The Women’s Tennis Association has always been a shining exception to the general failure of women’s professional sports. Tennis majors are the most-watched women’s competitions that come around every year, so female athletes in every other sport depend on tennis players to lead the way toward prominence. WNBA attendance has steadily declined since the league began in 1997, and the league would have folded years ago if not for NBA Commissioner David Stern’s commitment to propping it up. Women’s Professional Soccer, the successor league to the failed Women’s United Soccer Association, remains a non-factor despite excitement over the women’s World Cup this summer. I’d bet that not one baseball fan out of 10 knows that National Pro Fastpitch, the professional softball league, even exists.
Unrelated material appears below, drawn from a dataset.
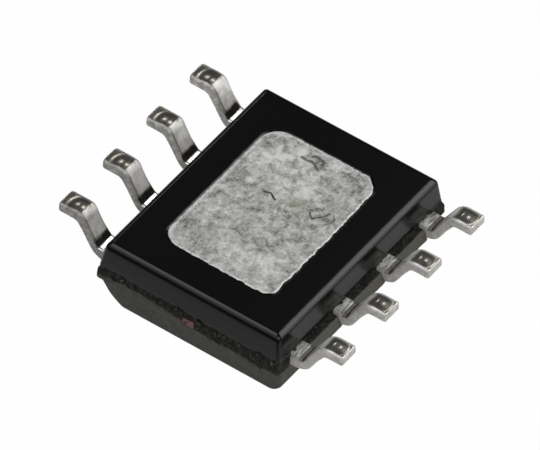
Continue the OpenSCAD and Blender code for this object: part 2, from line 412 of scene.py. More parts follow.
for share, finish in ((matte, eroded), (broken, crumbs), (sheared, torn)):
    colour = add(tree, "ShaderNodeMix", {0: share, 6: colour, 7: finish},
                 data_type="RGBA").outputs[2]
print("epoxy colours:", len(tree.nodes), "nodes")

# %% [markdown]
# The gloss follows the same values. The face round the pad is the most polished, and
# the slanted sides below it a little less. The grain is bump on the rough parts alone.

# %% Epoxy gloss and grain
FACE_GLOSS, SIDE_GLOSS, ERODED_GLOSS, BROKEN_GLOSS = 0.12, 0.19, 0.55, 0.8
height = add(tree, "ShaderNodeSeparateXYZ", {0: place}).outputs["Z"]
gloss = add(tree, "ShaderNodeMapRange", {"Value": height, "From Min": (TOP - 0.004) * MM,
            "From Max": (TOP - 0.03) * MM, "To Min": FACE_GLOSS, "To Max": SIDE_GLOSS})
gloss = add(tree, "ShaderNodeMix", {0: matte, 2: gloss, 3: ERODED_GLOSS})
gloss = add(tree, "ShaderNodeMix", {0: broken, 2: gloss, 3: BROKEN_GLOSS})
rough_share = add(tree, "ShaderNodeMath", {0: matte, 1: broken}, operation="MAXIMUM")
grit = add(tree, "ShaderNodeMath", {0: specks, 1: rough_share}, operation="MULTIPLY")
bump = add(tree, "ShaderNodeBump", {"Height": grit, "Strength": 0.6, "Distance": 0.008 * MM})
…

All of those leagues are good examples of the worst-case scenario for women’s tennis, but the most illustrative—and thus scariest—case study is women’s golf. The LPGA Tour never drew huge numbers of TV viewers (certainly never as big as women’s tennis championships), but its majors typically led CBS’ Sunday afternoon broadcasts during the early 2000s, when “Annika” was a household name and a teenage Michelle Wie was the hottest story in sports. Nearly 2 million people watched the 2006 Kraft Nabisco Championship, in which Wie finished third and Sorenstam sixth.
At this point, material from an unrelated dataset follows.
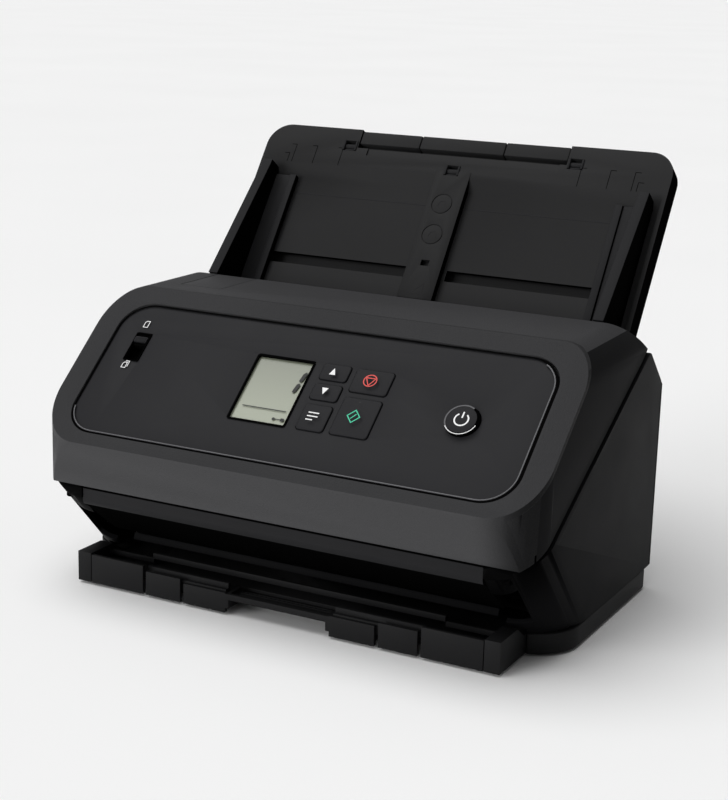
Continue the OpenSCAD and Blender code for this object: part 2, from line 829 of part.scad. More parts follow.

Since then, Sorenstam has retired, Wie has flamed out without winning a major tournament, and women’s golf has faded into irrelevance. Even the final rounds of majors don’t make it off ESPN2 or the Golf Channel. The number of tournaments and amount of prize money available have dropped, and sponsors have pulled out.

Many have chalked up the LPGA’s struggles to American jingoism, as almost all of the best players hail from East Asia (mostly from Korea), and it’s true that a breakout star from the U.S. heartland would certainly help matters. But it’s a less important factor than many seem to think: The three huge stars of men’s tennis are Swiss, Spanish, and Serbian, and no American contends for championships (though 22-year-old Atlanta native Donald Young is making a surprise run in this U.S. Open).
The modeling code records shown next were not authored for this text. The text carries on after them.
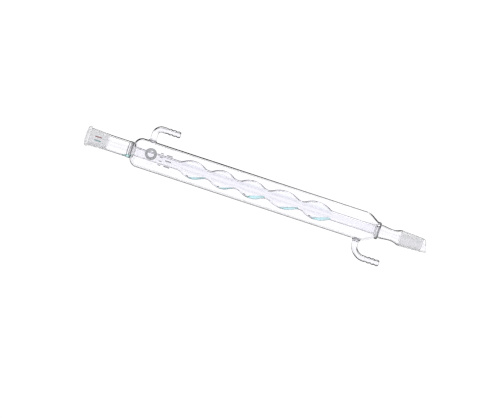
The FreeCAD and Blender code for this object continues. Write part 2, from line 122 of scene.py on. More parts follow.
# socket: its outside, and the radius of its bead's curve as a share of the bead's height
SOCKET_MOUTH_RADIUS = 10.7
SOCKET_ROOT_RADIUS = 9.7
BEAD_LENGTH = 4.2
BEAD_CURVE = 1.42
MOUTH_BEVEL = 0.5

# upper seal: its floor and funnel, the length over which it is softened, and the widths of its bands of
# painted shade
SEAL_FLOOR = 1.0
FUNNEL_RADIUS = 4.4
SEAL_SOFT = 0.9
CHAMBER_BAND = 0.9
JACKET_BAND = 0.8

# the lower seal's band of painted shade stays this far from its ends
LOWER_BAND_INSET = 0.9

# jacket: radii of its shoulders, the slope of its lower end, and the stretch there with no painted dark
# edge
UPPER_SHOULDER = 10.0
LOWER_SHOULDER = 15.0
LOWER_SLOPE = 0.6
CLEAR_END = 17.0

# the jacket's faces round a foot, above this share of its radius, have no painted dark edge
NO_EDGE_SHARE = 0.8

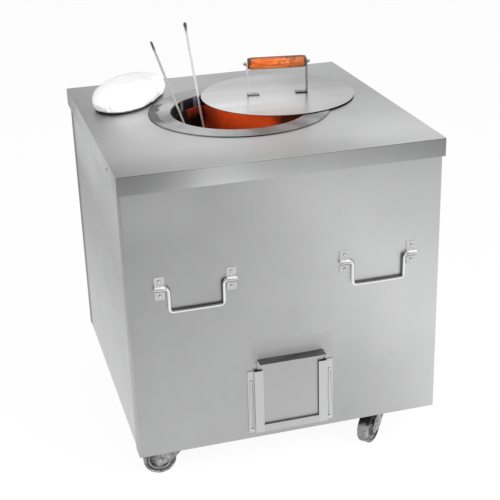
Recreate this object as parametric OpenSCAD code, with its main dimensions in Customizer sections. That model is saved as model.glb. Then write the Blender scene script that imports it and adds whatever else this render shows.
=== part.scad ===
// Square stainless tandoor on casters: a clay pot packed in insulation inside a
// sheet cabinet, with its lid, two skewers and a bread pad. Millimetres, +Z up.
// The origin is on the floor, under the middle of the whole outline.

/* [Cabinet] */
// Width and depth of the square top cover
cover_w = 710; // [640:5:800]
// Height of the top cover's upper face above the floor
top_h = 760; // [720:5:840]
// Height of the cover's turned-down flange
flange_h = 41; // [34:1:60]
// Sheet thickness of the top cover
cover_t = 1.5; // [1:0.1:2.5]
// Radius of the cover's folded edges
cover_fold_r = 2.5; // [2.5:0.5:5]
// How far the flange stands out past the panels
overhang = 5.5; // [4:0.5:10]
// Sheet thickness of the panels
panel_t = 1.2; // [0.8:0.1:2]
// Radius of the front and back panels' folded corners
panel_fold_r = 2.5; // [2:0.5:5]
// Length of the front panel's side returns
return_l = 40; // [20:1:80]
// Length of the back panel's side returns
back_return_l = 18; // [10:1:60]
// How far the front panel reaches below the base plate
skirt = 4; // [0:1:4]
// How much higher the side and back panels end than the front panel
side_lift = 5; // [0:1:8]
// Height of the flange screws below the cover's upper face
flange_screw_drop = 21; // [14:1:24]
// Distance of the flange screws from the cabinet's middle
flange_screw_y = 240; // [150:5:270]
// Diameter of the flange screws' heads
flange_head_d = 8; // [6:0.5:10]
// Diameter of the flange screws' shanks
flange_screw_d = 4; // [3:0.5:5]

/* [Frame] */
// Leg length of the angle bars
angle_leg = 30; // [25:1:40]
// Thickness of the angle bars
angle_t = 3; // [2:0.5:5]
// Thickness of the base plate
base_t = 5; // [3:0.5:8]

/* [Mouth] */
// How far the mouth's centre lies behind the cabinet's centre
mouth_back = 11; // [0:1:25]
// Outer radius of the collar
collar_r = 211.5; // [200:0.5:220]
// Radius of the collar's opening
mouth_r = 159.5; // [150:0.5:165]
// Thickness of the collar's ring and neck
collar_t = 2; // [1.5:0.1:3]
// Depth of the collar's neck below the cover's upper face
neck_h = 24; // [18:1:32]

/* [Clay pot] */
// Radius of the pot's opening
pot_mouth_r = 152; // [140:1:155]
// Inner radius of the pot at its widest
pot_belly_r = 228; // [210:1:240]
// Inner radius of the pot at its foot
pot_foot_r = 205; // [190:1:215]
// Wall thickness of the pot
pot_wall = 30; // [22:1:34]
// Height of the widest place, as a height above the hearth
belly_z = 235; // [180:5:300]
// Thickness of the hearth slab under the pot
slab_t = 27; // [20:1:35]

/* [Fire grate] */
// How far the grate's middle lies behind the cabinet's centre
grate_y = 0; // [-10:1:20]
// Diameter of the fire grate
grate_d = 290; // [240:2:296]
// Thickness of the grate's bars
grate_t = 12; // [8:1:16]
// Height of the grate's legs
grate_leg_h = 102; // [95:1:125]
// Distance between the grate's bars
bar_pitch = 28; // [24:1:36]
// Width of one grate bar
bar_w = 14; // [10:1:18]

/* [Ash door] */
// Clear width of the ash opening
ash_w = 110; // [90:1:120]
// Clear height of the ash opening
ash_h = 108; // [80:1:110]
// Width of the sliding door
door_w = 152; // [140:1:156]
// Height of the sliding door
door_h = 164; // [150:1:175]
// Sheet thickness of the door, guides and sill
door_t = 2; // [1.5:0.1:3]
// Depth of the lip at the top of the door
lip_d = 27; // [15:1:35]
// Height of the door's lower edge above the front panel's edge
door_foot = 33; // [30:1:45]
// Distance between the two guides' raised strips
guide_gap = 129; // [124:1:134]
// Width of a guide's raised strip
strip_w = 20; // [16:1:24]
// Width of a guide's screwed flange
guide_flange_w = 15; // [12:1:20]
// How far the raised strips and the sill stand out
strip_proud = 8; // [6:0.5:12]
// Height of the guides
guide_h = 156; // [140:1:160]
// Height of the sill between the guides
sill_h = 18; // [12:1:22]
// Diameter of the guide screws' heads
guide_head_d = 8; // [6:0.5:10]
// Distance of the guide screws from a guide's upper and lower end
guide_screw_end = [26, 8]; // [5:1:40]

/* [Bail handles] */
// Distance of a bail's middle from the cabinet's middle
bail_x = 204; // [160:1:240]
// Depth of the bail's hinge line below the cover's upper face
bail_drop = 255; // [200:1:320]
// Diameter of the bail's rod
rod_d = 8; // [6:0.5:10]
// Distance between the two legs of a bail
bail_w = 118; // [90:1:140]
// Height of a hanging bail, from its hinge line to its lower rod
bail_h = 55; // [40:1:70]
// Distance between the two straps of a bail
strap_pitch = 155; // [140:1:170]
// Width of a strap
strap_w = 22; // [18:1:26]
// Length of a strap's plate
strap_l = 52; // [44:1:60]
// Thickness of a strap
strap_t = 2; // [1.5:0.1:3]
// Distance of the strap's rivets from the hinge line
strap_rivet = 17; // [14:0.5:20]
// Diameter of the rivet heads
rivet_head_d = 8; // [6:0.5:9]

/* [Lid] */
// Place of the lid's centre, from the cabinet's centre
lid_at = [120, 97]; // [80:1:140]
// Radius of the lid
lid_r = 185; // [175:1:188]
// Thickness of the lid
lid_t = 2; // [1.5:0.1:3]
// Turn of the lid's handle
lid_turn = -9.8; // [-30:0.2:30]
// Distance between the two uprights of the lid's handle
upright_gap = 140; // [120:1:160]
// Height of the grip's middle above the lid
grip_z = 76; // [60:1:90]
// Diameter of the wooden grip
grip_d = 29; // [24:1:34]
// Width of the handle's strip
strip_lid_w = 18; // [14:1:22]
// Thickness of the handle's strip
strip_lid_t = 3; // [2:0.5:4]
// Length of the strip's foot
foot_l = 26; // [20:1:34]
// Diameter of the rod through the grip
grip_rod_d = 6; // [5:0.5:8]

/* [Skewers] */
// Length of a skewer
skewer_l = 709; // [650:1:800]
// Diameter of a skewer
skewer_d = 6; // [5:0.5:7]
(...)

In a globalized media world, fan favorites can come from anywhere, which makes it all the more troubling that neither women’s tennis nor golf can find one. The LPGA doesn’t have a single recognizable name. The top-ranked player, Taiwan-born Yani Tseng, became the youngest player ever (male or female) to win five majors this summer at age 22—a remarkable feat that has largely escaped public attention. The relationship between television coverage and star quality is a chicken-and-egg problem, but the takeaway is that networks have no incentive to show games nobody cares about featuring a bunch of players nobody’s heard of.

The result is that women’s golf has become a niche interest, a curiosity equivalent to World’s Strongest Man competitions. Though the state of women’s tennis is nowhere near as dire, things certainly are heading in the wrong direction. Olympic events are by far the most popular women’s sports, but the Games and the World Cup only come around every four years, and it’s hard to see how fan support for traditionally female sports like ice skating and gymnastics helps professional basketball and tennis.

The challenges faced by women’s sports are well documented, and their progress undoubtedly has been hindered by unfair stereotypes. But most women’s leagues haven’t done enough to earn respect, either. Thanks to both talented players and smart management, women’s tennis has avoided becoming a laughingstock. Nobody—not tennis players, not other female athletes, nor sports fans across the globe—can afford for the game to backslide now.